W tramwaju pojawiło się dziecięce auto. - Czy takie pojazdy dla dzieci nie powinny być zabronione w tramwajach? Problemy pojawiają się kiedy jest parę wózków i rower, a coś takiego przeszło bez echa u motorniczego. Mężczyzna oczywiście zareagował niekulturalnie na uwagi pasażerów - napisała do nas czytelniczka.
Czy z takim dziecięcym pojazdem można w ogóle podróżować komunikacją miejską? - Można tu przywołać zapis regulaminu przewozów ZTM, w którym pod par. 22 ust. 1 widnieje zapis, że przewóz zabranych przez pasażera rzeczy nie podlega opłacie, o ile maksymalne wymiary rzeczy nie przekraczają następujących wielkości: 1) dla rzeczy nieforemnych 90 x 75 x 40 (cm); 2) dla rzeczy podłużnych 12 x 12 x 220 (cm); 3) dla rzeczy płaskich 100 x 90 x 10 (cm); 4) dla instrumentów muzycznych 130 x 70 x 50 (cm). Tu kwestia dotyczy podpunktu 1, czyli rzeczy nieforemnych - wyjaśnia Bartosz Trzebiatowski z Zarządu Transportu Miejskiego. - Powyższe wymiary nie dotyczą rowerów, wózków inwalidzkich, wózków dziecięcych, przenośnych instrumentów muzycznych oraz sztalug - zaznacza.

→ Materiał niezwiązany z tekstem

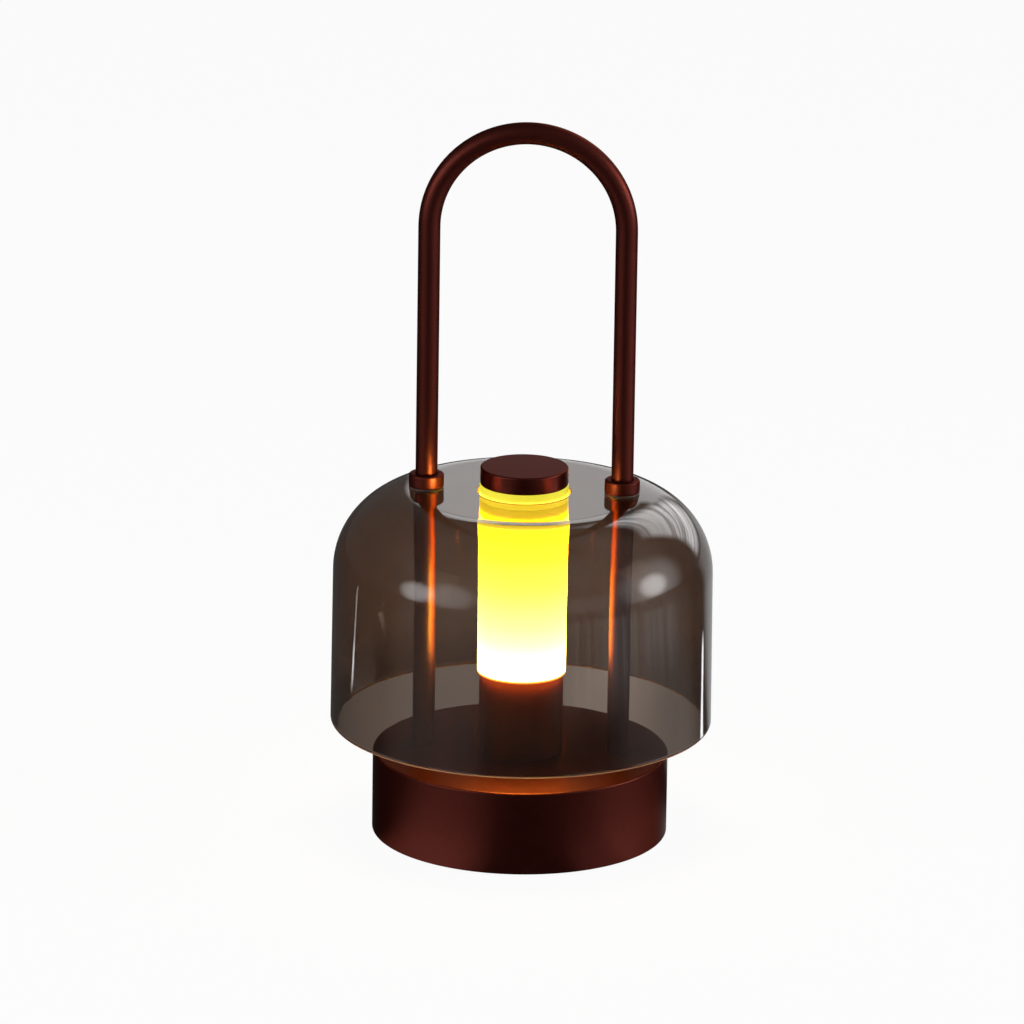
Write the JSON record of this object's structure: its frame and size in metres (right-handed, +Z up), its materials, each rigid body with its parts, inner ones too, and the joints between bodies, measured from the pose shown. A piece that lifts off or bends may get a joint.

Jeśli dziecięce auto, w tym przypadku audi, mieści się w wymiarach wskazanych w pierwszym podpunkcie, może być przewożone bezpłatnie. W przeciwnym razie konieczne jest opłacenie podróży takiego przedmiotu. - Oczywiście przewożąc bagaż odpowiada się za niego i trzeba go pilnować. To pasażer ma obowiązek prawidłowo ustawić, zabezpieczyć i nadzorować w czasie przejazdu przewożone przez siebie rzeczy, w tym wózki dziecięce, rower oraz zwierzęta domowe i ponosi odpowiedzialność za szkody powstałe na skutek ich przewożenia - dodaje.